*What you have to do*: Output, please, exactly those lines of the listing that come before the line with "# Carrier, heater and shaft seal", along with that line itself.

*Listed records*:
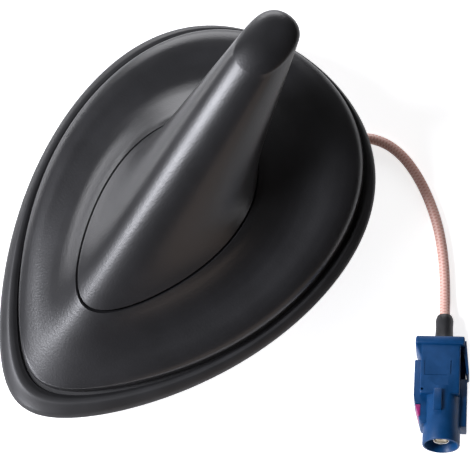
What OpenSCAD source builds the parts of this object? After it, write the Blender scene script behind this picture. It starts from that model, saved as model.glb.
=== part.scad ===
// Shark fin aerial for a car roof: a rubber skirt, a moulded cover with a separate fin piece let into it,
// a cast base plate with a hollow threaded stud, a patch aerial on a small board, and a short coaxial lead
// that ends in a coded plug. Millimetres, +Z away from the roof, nose towards -Y, roof skin at z = 0 and
// the stud's axis on the Z axis.

/* [Overall outline] */
// Length of the rubber skirt, nose to tail
base_len = 104.4; // [96:0.2:120]
// Width of the rubber skirt at its widest
base_w = 76; // [68:0.5:88]
// How far back the stud's axis lies, as a share of the length
stud_share = 0.5364; // [0.5:0.005:0.56]

/* [Skirt] */
// Skirt shown in front of the cover's nose
skirt_nose = 7.0; // [4:0.1:9]
// Skirt shown beside the cover, each side
skirt_side = 3.3; // [2.2:0.05:4.5]
// Skirt shown behind the cover
skirt_tail = 0.7; // [0.6:0.1:2.5]
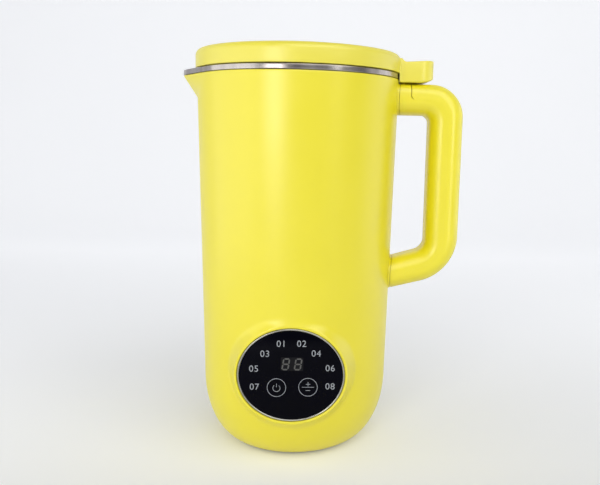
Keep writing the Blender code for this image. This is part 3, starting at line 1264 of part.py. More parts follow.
def build_blade(axis, steel):
    """Four-winged blade: two wings swept up and two swept down, on a round hub."""
    hub = cylinder(BLADE_HUB_RADIUS, BLADE_LOW, BLADE_TOP, 18)
    blade = piece("blade", hub, steel, axis)
    for i in range(4):
        rise = BLADE_UP_RISE if i % 2 == 0 else -BLADE_DOWN_DROP
        wing = tool(f"wing_form_{i}", wing_solid(math.radians(90 * i), rise), axis)
        combine(blade, wing, "UNION")
    bore = cylinder(SHAFT_RADIUS + CLEARANCE, BLADE_LOW - OVERRUN, BLADE_TOP + OVERRUN, 14)
    combine(blade, tool("blade_bore", bore, axis), "DIFFERENCE")


# Carrier, heater and shaft seal

def build_heater(jug, looks):
    """Carrier that hangs the motor under the cup, heater, its two sensors, seal seat and seal."""
    carrier = piece("motor_carrier", cylinder(CARRIER_RADIUS, CARRIER_LOW, CARRIER_TOP, 24),
                    looks["zinc"], jug)
    posts = []
    windows = []
    for i in range(CARRIER_POSTS):
        turn = math.tau * i / CARRIER_POSTS
        post = cylinder(CARRIER_POST_RADIUS, CARRIER_TOP - JOIN_DEPTH, HEATER_LOW - CLEARANCE, 8)
        place = (CARRIER_POST_CIRCLE * math.cos(turn), CARRIER_POST_CIRCLE * math.sin(turn), 0)
        posts.append(moved(post, place))
        for side in (-1, 1):
            away = turn + side * math.tau / (4 * CARRIER_POSTS)
            window = cylinder(CARRIER_WINDOW_RADIUS, CARRIER_LOW - OVERRUN, CARRIER_TOP + OVERRUN, 8)
            windows.append(moved(window, (CARRIER_WINDOW_CIRCLE * math.cos(away),
                                          CARRIER_WINDOW_CIRCLE * math.sin(away), 0)))
    combine(carrier, tool("carrier_posts", gather(posts), jug), "UNION")
    hub = cylinder(BEARING_RADIUS + HOUSING_WALL + 2 * CLEARANCE, CARRIER_LOW - OVERRUN,
                   CARRIER_TOP + OVERRUN, 16)
    combine(carrier, tool("carrier_windows", gather(windows + [hub]), jug), "DIFFERENCE")

    plate_bore = CUP_HOLE_RADIUS + CLEARANCE
    piece("heater_plate", tube(HEATER_PLATE_RADIUS, plate_bore, HEATER_LOW, HEATER_TOP, 24),
          looks["aluminium"], jug)
    half_open = math.radians(HEATER_OPEN_DEG / 2)
    count = 18
    points = []
    for i in range(count + 1):
        turn = half_open + (math.tau - 2 * half_open) * i / count
        points.append((HEATER_RING_RADIUS * math.cos(turn), HEATER_RING_RADIUS * math.sin(turn),
                       TUBE_LOW + HEATER_TUBE_RADIUS))
    wire("heater_tube", points, HEATER_TUBE_RADIUS, looks["steel"], jug, False, 2)
    top = HEATER_LOW - CLEARANCE
    piece("temp_sensor", cylinder(SENSOR_RADIUS, top - SENSOR_HEIGHT, top, 16), looks["steel"], jug,
          (0, SENSOR_PLACE, 0))
    piece("thermal_cutout", cylinder(CUTOUT_RADIUS, top - CUTOUT_HEIGHT, top, 16), looks["black"], jug,
          (0, -SENSOR_PLACE, 0))

    seat_out = CUP_HOLE_RADIUS - CLEARANCE
    seat_in = seat_out - SEAT_WALL
    seat_low = HEATER_LOW - SEAT_TAIL
    flange_low = CUP_FLOOR + CLEARANCE
    seat = [(seat_in, seat_low), (seat_out, seat_low), (seat_out, flange_low),
            (SEAT_FLANGE_RADIUS, flange_low), (SEAT_FLANGE_RADIUS, SEAT_TOP), (seat_in, SEAT_TOP)]
    piece("seal_seat", lathe(seat, 16), looks["steel"], jug)
    seal_out = seat_in - CLEARANCE
    seal_in = SHAFT_RADIUS + CLEARANCE
    thin = (seal_out - seal_in) / 2
    seal = [(seal_in, seat_low), (seal_out, seat_low), (seal_out, SEAT_TOP),
            (seal_in + thin, SEAT_TOP), (seal_in + thin / 2, SEAL_TOP), (seal_in, SEAL_TOP)]
    piece("shaft_seal", lathe(seal, 16), looks["silicone"], jug)


# Power board and mains inlet

def build_electrics(jug, looks):
    """Power board against its ribs, with relay and capacitor, and the mains inlet."""
    low = BASE_TOP + POWER_BOARD_LIFT
    back = -(POWER_BOARD_PLACE + BOARD_THICKNESS)
    face = rectangle(POWER_BOARD_HALF_WIDTH, POWER_BOARD_HEIGHT / 2, (0, low + POWER_BOARD_HEIGHT / 2))
    board = prism(face, back, -POWER_BOARD_PLACE, "X")
    piece("power_board", board, looks["board"], jug)
    for name, size, offset, look in (("relay", RELAY_SIZE, RELAY_OFFSET, looks["black"]),
                                     ("filter_capacitor", CAPACITOR_SIZE, CAPACITOR_OFFSET, looks["beige"])):
        deep, wide, tall = size
        start = -POWER_BOARD_PLACE + CLEARANCE
        centre = (offset, low + PART_LIFT + tall / 2)
        piece(name, prism(rectangle(wide / 2, tall / 2, centre), start, start + deep, "X"), look, jug)

    back = INLET_FRONT - INLET_DEPTH
    outer = rounded(INLET_HALF_WIDTH, INLET_HALF_HEIGHT, INLET_CORNER, (0, INLET_HEIGHT))
    housing = piece("inlet_housing", prism(outer, back, INLET_FRONT, "Y"), looks["black"], jug)
    recess = rounded(INLET_HALF_WIDTH - INLET_WALL, INLET_HALF_HEIGHT - INLET_WALL,
                     INLET_CORNER - INLET_WALL / 2, (0, INLET_HEIGHT))
    combine(housing, tool("inlet_recess", prism(recess, back + INLET_BACK, INLET_FRONT + OVERRUN, "Y"), jug),
            "DIFFERENCE")
    places = [(-PIN_SPREAD, INLET_HEIGHT - PIN_RISE / 2), (0, INLET_HEIGHT + PIN_RISE / 2),
              (PIN_SPREAD, INLET_HEIGHT - PIN_RISE / 2)]
    slots = [prism(rectangle(PIN_HALF_WIDTH + CLEARANCE, PIN_HALF_HEIGHT + CLEARANCE, place),
                   back - OVERRUN, back + INLET_BACK + OVERRUN, "Y") for place in places]
    combine(housing, tool("pin_slots", gather(slots), jug), "DIFFERENCE")
    tail = back - PIN_TAIL
    for name, place in zip(("inlet_pin_live", "inlet_pin_earth", "inlet_pin_neutral"), places):
        pin = prism(rectangle(PIN_HALF_WIDTH, PIN_HALF_HEIGHT, place), tail, back + PIN_LENGTH, "Y")
        piece(name, pin, looks["brass"], jug)


def clear_scene():
    """Start from an empty scene."""
    for existing in list(bpy.data.objects):
        bpy.data.objects.remove(existing, do_unlink=True)


def make_looks():
    """The materials, by the names that the builders use."""
    return {
        "yellow": material("yellow_plastic", YELLOW, 0.38),
        "steel": material("brushed_steel", STEEL, 0.3, 1.0),
        "chrome": material("trim_metal", STEEL, 0.2, 1.0),
        "lens": material("lens_black", BLACK, 0.08),
        "black": material("black_plastic", BLACK, 0.5),
        "rubber": material("foot_rubber", BLACK, 0.8),
        "silicone": material("clear_silicone", SILICONE, 0.55),
        "liner": material("liner_plastic", SILICONE, 0.45),
        "copper": material("copper_wire", COPPER, 0.35, 1.0),
        "brass": material("brass", (0.75, 0.55, 0.25), 0.35, 1.0),
        "carbon": material("carbon", (0.04, 0.04, 0.04), 0.7),
        "lamination": material("lamination_steel", GREY, 0.5, 0.8),
        "aluminium": material("cast_aluminium", ZINC, 0.45, 1.0),
        "zinc": material("zinc_plate", ZINC, 0.35, 1.0),
        "board": material("circuit_board", GREEN, 0.5),
        "beige": material("capacitor_case", BEIGE, 0.5),
    }


def main():
    clear_scene()
    looks = make_looks()
    jug = empty("jug_axis", (JUG_AXIS_X, 0, 0))
    build_shell(jug, looks["yellow"])
    build_cup(jug, looks["steel"])
    build_base(jug, looks)
    build_handle(jug, looks["yellow"], looks["zinc"])
    build_interlock(jug, looks["black"], looks["zinc"])
    build_panel(jug, looks)
    build_heater(jug, looks)
    build_stator(jug, looks)
    build_brushes(jug, looks)
    build_rotor(empty("rotor_axis", (0, 0, 0), jug), looks)
    build_lid(empty("lid_guide", (0, 0, 0), jug), looks)
    build_electrics(jug, looks)


main()
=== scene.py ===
"""Looks of the nut milk maker: fine outer pieces, materials, light and camera."""

import math

import bmesh
import bpy
from mathutils import Matrix, Vector


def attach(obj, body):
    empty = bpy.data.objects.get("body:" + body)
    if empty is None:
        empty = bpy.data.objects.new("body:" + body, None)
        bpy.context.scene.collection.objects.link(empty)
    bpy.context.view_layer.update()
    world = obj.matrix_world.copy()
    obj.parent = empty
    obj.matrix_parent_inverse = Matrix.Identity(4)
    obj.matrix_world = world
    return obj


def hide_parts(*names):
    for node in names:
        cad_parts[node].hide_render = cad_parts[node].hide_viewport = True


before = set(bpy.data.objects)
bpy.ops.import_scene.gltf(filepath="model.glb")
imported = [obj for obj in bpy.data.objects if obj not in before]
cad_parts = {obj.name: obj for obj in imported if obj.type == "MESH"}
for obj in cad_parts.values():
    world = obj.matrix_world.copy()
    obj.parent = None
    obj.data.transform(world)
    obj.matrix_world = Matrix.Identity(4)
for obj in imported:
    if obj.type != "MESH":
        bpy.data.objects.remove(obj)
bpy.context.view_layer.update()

# Sizes shared with the solids, in metres
AXIS_X = -0.01585
BODY_LOW_RADIUS = 0.0589
BODY_TOP_RADIUS = 0.0626
BODY_TOP = 0.2302
CORNER_WIDTH = 0.024
CORNER_HEIGHT = 0.0425
SHELL_BOTTOM = 0.001
SHELL_WALL = 0.0024
OPENING_RADIUS = 0.03858
LIP_TOP = 0.0032
SPOUT_REACH = 0.0092
SPOUT_HEIGHT = 0.0155
SPOUT_TIP_DEG = 3.5
SPOUT_EASE = 0.15
CLEAR = 0.0003

PANEL_HEIGHT = 0.0574
PANEL_HALF_WIDTH = 0.0313
PANEL_HALF_HEIGHT = 0.0279
PANEL_LIP = 0.0015
PANEL_FLARE = 0.006
TRIM_WIDTH = 0.0011
LEDGE_WIDTH = 0.0024
LIP_FRONT = 0.060394
LENS_FRONT = LIP_FRONT - 0.0005
LENS_BACK = LENS_FRONT - 0.002
DISPLAY_FRONT = LENS_BACK - CLEAR
DISPLAY_BACK = DISPLAY_FRONT - 0.005

INLET_HEIGHT = 0.028
INLET_HALF_WIDTH = 0.0138
INLET_HALF_HEIGHT = 0.0102
INLET_CORNER = 0.003

RIM_LOW = BODY_TOP + CLEAR
RIM_TOP = RIM_LOW + 0.0032
LID_LOW = RIM_TOP + CLEAR
LID_SHOULDER = LID_LOW + 0.0078
LID_EDGE_RADIUS = 0.0036
LID_RADIUS = BODY_TOP_RADIUS + 0.0008
LID_DOME = 0.0046
LID_TOP = LID_SHOULDER + LID_EDGE_RADIUS + LID_DOME
LID_WALL = 0.0022

CUP_FLOOR = 0.0944
CUP_WALL = 0.0008
CUP_TOP_RADIUS = 0.0555
CUP_LOW_RADIUS = 0.0535

HANDLE_REACH = 0.1035
HANDLE_TOP = 0.2281
HANDLE_FOOT = 0.0984
HANDLE_DEPTH = 0.027
PLUNGER_PLACE = 0.0772
PARTING_REACH = 0.0697
GRIP_THICKNESS = 0.0213
ROOT_STAND = 0.0012

TAB_REACH = 0.0842
TAB_NOSE = 0.0105
NOSE_START = TAB_REACH - TAB_NOSE
TAB_HALF_WIDTH = 0.0128
TAB_DROP = 0.0089
LINER_RADIUS = 0.05
LINER_WALL = 0.0016
LINER_DEPTH = 0.0075
SEAL_HEIGHT = 0.0032

BOSS_CIRCLE = 0.0335
SCREW_CIRCLE = 0.03348
SCREW_TURNS = [math.radians(-90 + 120 * i) for i in range(3)]
FOOT_CIRCLE = 0.02998
FOOT_TURNS = [math.radians(45 + 90 * i) for i in range(4)]

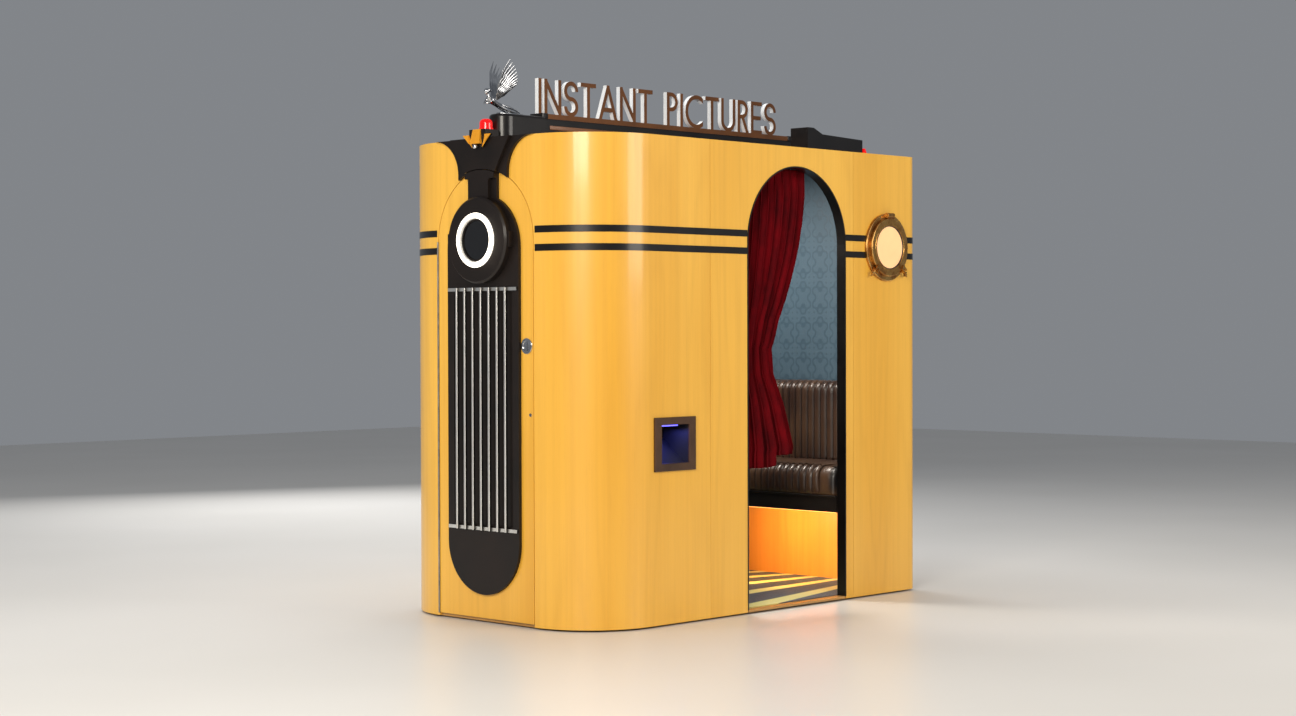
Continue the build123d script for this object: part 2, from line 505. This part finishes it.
def beacon_bracket():
    """Black block on the roof edge with its tapered plate, a leaning prow, side wings and a ball."""
    top_z, low_z = HEIGHT + BRACKET_RISE, HEIGHT - BRACKET_DROP
    face = RIB_FACE - 10
    edge = (BRACKET_HALF - PROW_LOW_HALF) / (BRACKET_RISE + BRACKET_DROP)
    plate = Polyline((-BRACKET_HALF, top_z), (BRACKET_HALF, top_z), (PROW_LOW_HALF, low_z),
                     (-PROW_LOW_HALF, low_z), close=True)
    body = along_x(make_face(plate), face, RIB_FACE)
    body += block(face, RIB_FACE + BLOCK_DEEP, -BLOCK_HALF, BLOCK_HALF, HEIGHT, HEIGHT + BLOCK_H)
    wings = []
    for side in (-1, 1):
        wing = Polyline((side * BLOCK_HALF, top_z), (side * BRACKET_HALF, top_z),
                        (side * BLOCK_HALF, top_z - (BRACKET_HALF - BLOCK_HALF) / edge), close=True)
        wings.append(along_x(make_face(wing), face - 4, face))
    prow_low = HEIGHT - PROW_DROP
    slices = [Plane.XY.offset(z) * rect(face - out, face, -half, half)
              for z, out, half in ((HEIGHT + BLOCK_H, 3, PROW_TOP_HALF), (prow_low, 16, PROW_LOW_HALF))]
    prow = loft(Sketch() + slices)
    ball = Pos(face - BALL_R, 0, prow_low - BALL_R) * Sphere(BALL_R)
    save("beacon_bracket", body, prow, ball, *wings)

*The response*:
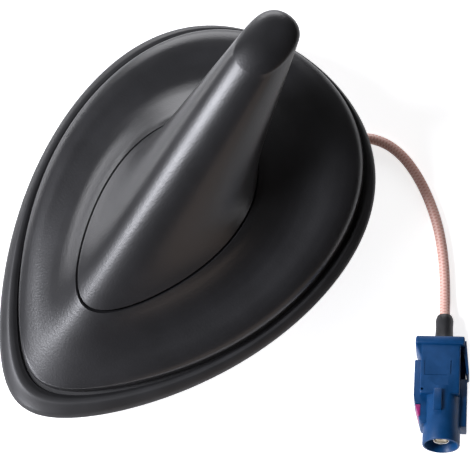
What OpenSCAD source builds the parts of this object? After it, write the Blender scene script behind this picture. It starts from that model, saved as model.glb.
=== part.scad ===
// Shark fin aerial for a car roof: a rubber skirt, a moulded cover with a separate fin piece let into it,
// a cast base plate with a hollow threaded stud, a patch aerial on a small board, and a short coaxial lead
// that ends in a coded plug. Millimetres, +Z away from the roof, nose towards -Y, roof skin at z = 0 and
// the stud's axis on the Z axis.

/* [Overall outline] */
// Length of the rubber skirt, nose to tail
base_len = 104.4; // [96:0.2:120]
// Width of the rubber skirt at its widest
base_w = 76; // [68:0.5:88]
// How far back the stud's axis lies, as a share of the length
stud_share = 0.5364; // [0.5:0.005:0.56]

/* [Skirt] */
// Skirt shown in front of the cover's nose
skirt_nose = 7.0; // [4:0.1:9]
// Skirt shown beside the cover, each side
skirt_side = 3.3; // [2.2:0.05:4.5]
// Skirt shown behind the cover
skirt_tail = 0.7; // [0.6:0.1:2.5]
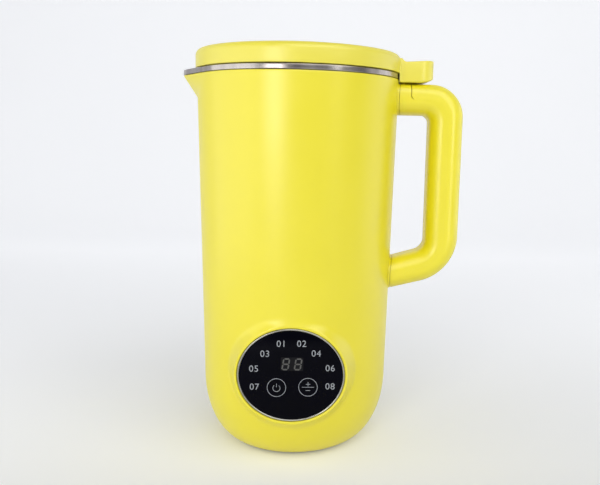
Keep writing the Blender code for this image. This is part 3, starting at line 1264 of part.py. More parts follow.
def build_blade(axis, steel):
    """Four-winged blade: two wings swept up and two swept down, on a round hub."""
    hub = cylinder(BLADE_HUB_RADIUS, BLADE_LOW, BLADE_TOP, 18)
    blade = piece("blade", hub, steel, axis)
    for i in range(4):
        rise = BLADE_UP_RISE if i % 2 == 0 else -BLADE_DOWN_DROP
        wing = tool(f"wing_form_{i}", wing_solid(math.radians(90 * i), rise), axis)
        combine(blade, wing, "UNION")
    bore = cylinder(SHAFT_RADIUS + CLEARANCE, BLADE_LOW - OVERRUN, BLADE_TOP + OVERRUN, 14)
    combine(blade, tool("blade_bore", bore, axis), "DIFFERENCE")


# Carrier, heater and shaft seal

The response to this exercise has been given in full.